It’s becoming increasingly clear that people have little interest in great poetry. They prefer simple, easily understandable works over masterful pieces that challenge their minds. This is evident by the higher engagement on posts featuring cute cats, compared to those that showcase great poetry. The censorship and manipulation of social media algorithms by Big Data only exacerbates this issue.
As a result, great poetry is becoming less and less published and translated, replaced by vacuous content that caters to the modern psyche. Today’s society, much like the “glass children” described in Ritsos’ epic poem, has lost touch with the essence of human emotion, relying instead on mere emulation.
In light of these developments, I believe that psychedelics, such as teacher plants and mushrooms, may be the only solution. When our minds have become limited to a basic calculator, it’s impossible to convince people to appreciate the greatness of poetry. The ghost of poetry has been banished from our collective consciousness, and it may take a shift in perspective to bring it back.
My father was never inclined to take an interest in my verse. When questioned on the matter, he would cite a single occurrence as explanation: he had attempted to read one of my poems but found himself unable to comprehend its meaning. This singular experience was enough to firmly imprint a negative perception of my writing that would endure for the remainder of his days.
However, it is intriguing to consider that artificial intelligence, with its rapid processing abilities, seems to have no issue understanding the vast majority of my poetry in the blink of an eye. This realization only further reinforces my conviction that the problem does not lie within my writing, but rather with those individuals who claim to make an effort to comprehend it but fail to even attempt a modicum of understanding, even if the standards are relaxed to a minimal level.
These individuals are the epitome of the “glass children” depicted in the masterpiece of Ritsos. They are a product of a form of colonization that remains unspoken, one that colonizes the mind. They are contemporary slaves, bereft of the faculties to even recognize their enslavement, as all power of discernment has been stripped from them and a glass eye implanted at the center of their brow.
“The Dead House” is a remarkably prescient poem, a testament to the skill of a true master of the art of poetry. I included it in my collection “Sauseschritt” because it is the responsibility of poets to ensure that the great voices of the past do not fade into oblivion.
They listened as petrified, frightened, heads bowed,
tearless like skeletons frozen in glass,
naked, brittle, without quarter.
‘Let the master come’ said the matron, ‘let him come
and be welcome. He himself is also made of glass. We know that eye,
have it ourselves, look there, in the middle of our foreheads.
We too know death to perfection. We see Him.

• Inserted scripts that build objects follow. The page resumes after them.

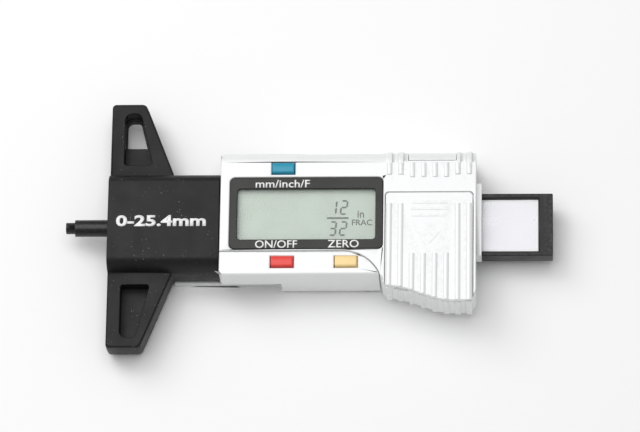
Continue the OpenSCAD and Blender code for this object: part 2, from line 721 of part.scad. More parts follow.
foot();
front_shell();
key_strip();
back_shell();
window_frame();
window_lens();
lcd_panel();
zebra_strips();
main_board();
pickup_board();
board_chip();
key_pads();
unit_button();
power_button();
zero_button();
unit_dome();
power_dome();
zero_dome();
battery_door();
button_cell();
cell_contact_plus();
cell_contact_minus();
port_cover();
port_contacts();
pressure_spring();
back_screws();
foot_screws();
board_screws();
beam();
scale_strip();
beam_label();
probe();
probe_pin();
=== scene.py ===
"""Digital tyre tread depth gauge: the visual model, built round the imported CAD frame."""
import math

import bmesh
import bpy
from bpy.props import FloatProperty, FloatVectorProperty, PointerProperty
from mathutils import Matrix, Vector


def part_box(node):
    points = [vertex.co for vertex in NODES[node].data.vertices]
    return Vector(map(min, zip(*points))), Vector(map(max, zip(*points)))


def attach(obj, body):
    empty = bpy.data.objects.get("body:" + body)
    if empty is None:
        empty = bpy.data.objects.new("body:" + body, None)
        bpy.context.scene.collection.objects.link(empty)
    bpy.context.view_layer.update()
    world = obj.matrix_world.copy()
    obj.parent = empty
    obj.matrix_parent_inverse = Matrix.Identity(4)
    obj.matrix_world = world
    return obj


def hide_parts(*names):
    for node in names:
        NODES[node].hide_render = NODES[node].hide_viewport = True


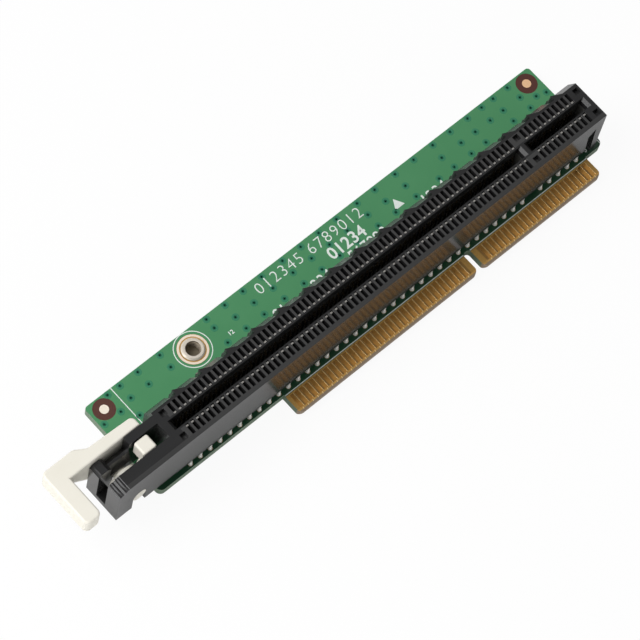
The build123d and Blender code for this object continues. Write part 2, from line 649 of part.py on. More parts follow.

Welcome, glass master with your glass sword, welcome
back in your glass abode, with your glass children, pull the mass of
glass corpses after you, your glass booty, let bells ring,
you slave girls, why do you stand still?
Go, put down glass food, the glass chops, the glass fruit.
The glass master is coming. He is going to come!
Thus spoke the matron and on her temples
showed the hammering beat of her blood,
you could see her sweat before it formed,
before it melted on her pale cheeks.
Then she shook off her black apron, as if she chased away
a black bird. And the messenger fled.
An owl skimmed low over in the forecourt,
while it was morning. Night had not yet fallen,
the owl’s shadow pressed indelibly above the gate.
The matron forgot to dress the children. She went to the bathhouse,
filled the bath with hot water, did not wash. Moments later
she locked herself in her room, made up her face in the mirror,
red, red, deep purple, like a mask, like a corpse, a statue,
murderer and victim at the same time. And the distant sun sank
yellow and fiery like a crowned adulterer
like gilded savage of another’s power,
barbaric with lowliness, oppressive in its fear,
while bells tolled madly throughout the land.
Then the slave girls covered their faces again with their hands
and fled, small, black, hunchbacked, like black spots,
like flies in the season of swamp fever
under the stone rain of the colonnade,
leaving the great chamber like a nightmare upside down,
and the stones merely silenced and roiled
up more and more blood.
A red stream surrounded the house; we were cut off
from the outside world. Later, the world forgot about us, and feared
us no longer. Passers-by no longer crossed their fingers,
no longer spat their chests to banish the ghost.
The road close to our house grew dense with weeds, nettles, thorns,
even a few blue wildflowers, no longer looked like a road.
At night, when some overworked woman by the river
did her laundry, you could hear the pounding
of her mat beater on the soft wet fabric,
and no one said it was a knife
being driven into someone’s flesh,
or that a secret hatch was rattling,
a corpse dumped in a ditch
from the north window – all that people said
someone was matting the laundry
and that they could even hear from the knocking
whether the material was wool or cotton, silk or linen,
and that they knew when a woman
bleached her daughters’ outfits,
they could even envisage her marriage,
the pallor of the groom, how the bride blushed,
the intertwining of two bodies made unreal
by bed curtains of tulle, on their feet in the night breeze.